Com efeito, o homem pode mesmo escolher viver no mundo para apenas fazer o que quiser (desconsiderando as leis divinas) como o pensamento ocidental moderno tem proposto como modelo de sociedade e estilo de vida. Contudo, é inevitável que ao transgredir as leis divinas ele não escapará das consequências disso. Assim, o Islam concebe a liberdade como o exercício consciente da vontade que salvaguarde a dignidade humana, o seu bem estar e a sua felicidade (nesta e na vida futura).

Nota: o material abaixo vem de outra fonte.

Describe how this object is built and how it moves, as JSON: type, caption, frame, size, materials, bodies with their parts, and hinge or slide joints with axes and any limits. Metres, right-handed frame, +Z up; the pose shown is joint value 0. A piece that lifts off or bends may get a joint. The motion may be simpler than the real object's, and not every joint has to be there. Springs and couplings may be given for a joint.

De nada serve ao homem exercer a liberdade para ferir sua própria dignidade, arruinar seu bem estar e sua felicidade e todos os preceitos e leis divinas salvaguardam esses bens preciosos.

Allah, o Altíssimo, estabeleceu limites com os quais os indivíduos e as sociedades não se tornem seus próprios inimigos e não promovam sua própria destruição. Um estado Islâmico torna efetiva a Shariah (lei divina) possibilitando que a sociedade como um todo exerça suas liberdades fundamentais sem que os indivíduos tornem sua própria liberdade um instrumento para sua ruína ou para lesar os direitos dos outros.

Como vimos, a concepção de liberdade do Islam difere radicalmente dos sofismas tomados como “exercício da liberdade” pela tendência predominante no mundo não-islâmico. Tal é a extensão do caos que agora se estabelece nessas sociedades que setores mais sensatos tem proposto uma visão revisionista e crítica dos valores éticos e morais. Alguns tem detectado a necessidade da retomada dos valores e ideais humanistas e sem dúvida se não lhes faltasse uma correta percepção das raízes desse dilema histórico veriam que a tradição religiosa é um componente de igual importância. O pensamento laico que se tornou preponderante deu início a essa escalada inglória em que as nações ocidentais se encontram. A preconceituosa visão em relação ao Islam tem impedido que mentes sensatas enxerguem nele uma alternativa real e concreta para a humanidade.

Contudo, as forças que dominam a política e a economia do mundo e que ditam as regras, agem com tal desprezo para com as populações do mundo, perpetram crimes hediondos contra os direitos dos povos e tomam atitudes bárbaras em relação ao meio ambiente para fazer valer suas vontades que é inevitável que essa corrente revisionista se fortaleça e que chegue a conclusão que “nunca foi e nem será possível liberdade no individualismo e que ou a humanidade passa a ser responsável no exercício da liberdade ou sucumbirá diante das conseqüências.